Thursday, May 05, 2016

A Vignette of Late Spring

Although housework has crept farther into my schedule, I devoted this Thursday to doing nothing much at all, in honour of Ascension Day. The Ascension is a statutory holiday here in Germany, and so it was even quiet in the streets until the livelier afternoon. Summer is nudging in and pushing temperatures to the 20°C mark, while the nights still dip under 10°C, and I think spring itself has been tardy this year despite the warm winter. The new oak leaves, for instance, are still so new that they are almost more yellow than green; and there is a funny mixture of late forsythia flowers, perishing tulips and thriving tulips, bleeding-heart, withering grape hyacinths, long-blossomed daffodils and fresh daffodils, in the streets, and even a late-blooming, violet primrose on our windowsill.
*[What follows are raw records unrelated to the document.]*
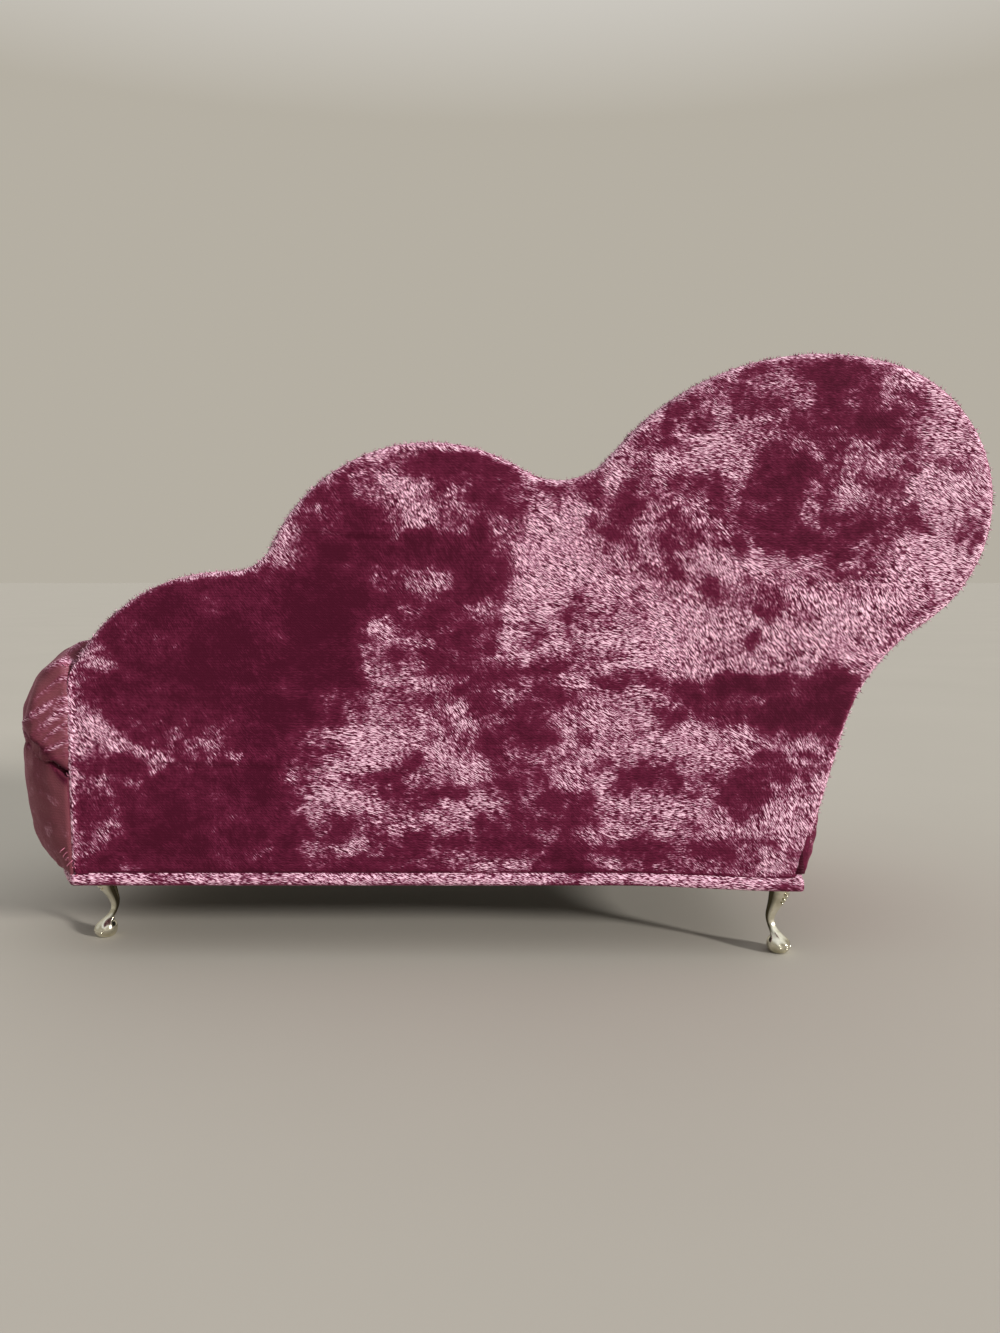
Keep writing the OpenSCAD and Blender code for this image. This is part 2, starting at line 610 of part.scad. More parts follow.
// Height of the head rest's surface at distance d, or of the deck before it
function face_h(d) =
    let (run = face_len * cos(face_a), arch = 4 * head_crown * sin(face_a), along = max(0, d - face_foot.x),
        t = (arch - run + sqrt(pow(run - arch, 2) + 4 * arch * along)) / (2 * arch))
    d < face_foot.x ? seat_rel : face_point(0, t).y;
function roll_top(d) = roll_c.y + sqrt(max(0, roll_r * roll_r - (d - roll_c.x) * (d - roll_c.x)));
function pad_low(d) = soft_gap + (d > roll_c.x + roll_r * face_out.x ? roll_top(d) : face_h(d));
function pad_high(d) = top_edge(d, pad_inset);

button_places = [for (row = [0:2], k = [-4:5])
    let (p = [mid_lobe_d + (k + (row % 2) / 2) * button_pitch, button_z + row * button_row])
    if (p.x > button_margin && p.x < roll_c.x - button_margin
        && p.y < top_edge(p.x, button_margin) && p.y > pad_low(p.x) + button_margin / 2) p];
function tuft(p) = max([for (b = button_places) tuft_depth * exp(-pow(norm(p - b) / tuft_width, 2))]);
function pad_depth(p) =
    mix(pad_edge_t, pad_t, round_edge(min(pad_high(p.x) - p.y, p.x - pad_inset) / pad_roll)) - tuft(p);

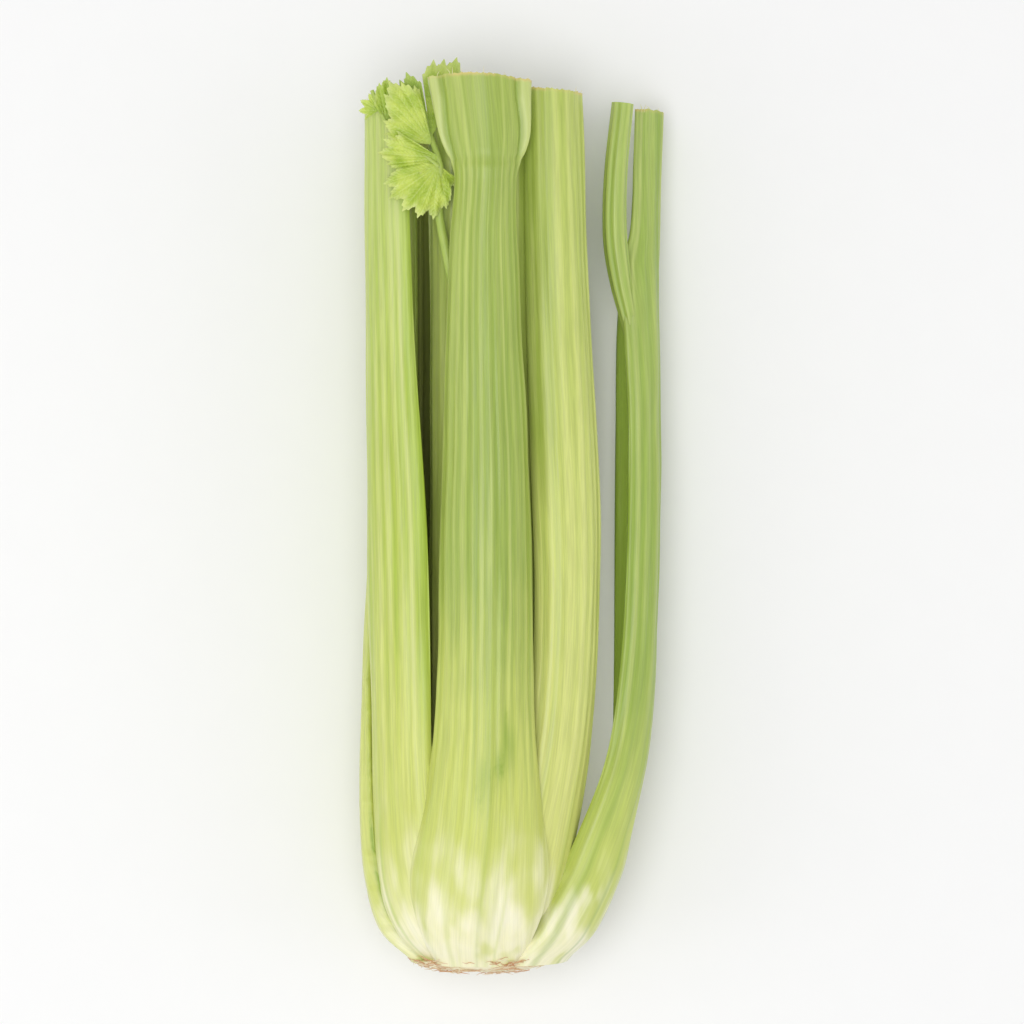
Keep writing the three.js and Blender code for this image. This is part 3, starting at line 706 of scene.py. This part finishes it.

We ordered pizza — tonno with tuna and onion; margherita; and an anchovy-and-salami variety; and Papa cooked smoky Black Forest ham with eggs; and the clay teapot was kept stocked with tea. A bag full of rhubarb (in season at €1,29 per kilo) is still in the pantry, and I have yet to make into a compôte. But we shall have it, most likely, with rice pudding tomorrow. Then I will finally wash up the big pots and pans, too. (Unless Mama beats me to it.) On the shopping list are the ingredients for a generous round of chocolate pudding with whipping cream and raspberries, which are unlikely to be ripe around Berlin yet but apparently are in Spain; and a potful of red lentils with celery root, carrots, leeks and red wine. I suspect that the leeks will be less — well . . . — happy than they were at the height of winter, but are likely still in season. Of course I hate washing and cutting them, but their colour and flavour are agreeable enough that — given enough time to rest and forget the ordeal between leeky dishes — I return to the charge regularly. Asparagus is still in season, and famously at home in the sandy soils of Brandenburg; I think we have devoured but one (half of a?) kilo this year, imported from Greece in early March or February, and green rather than white, so far.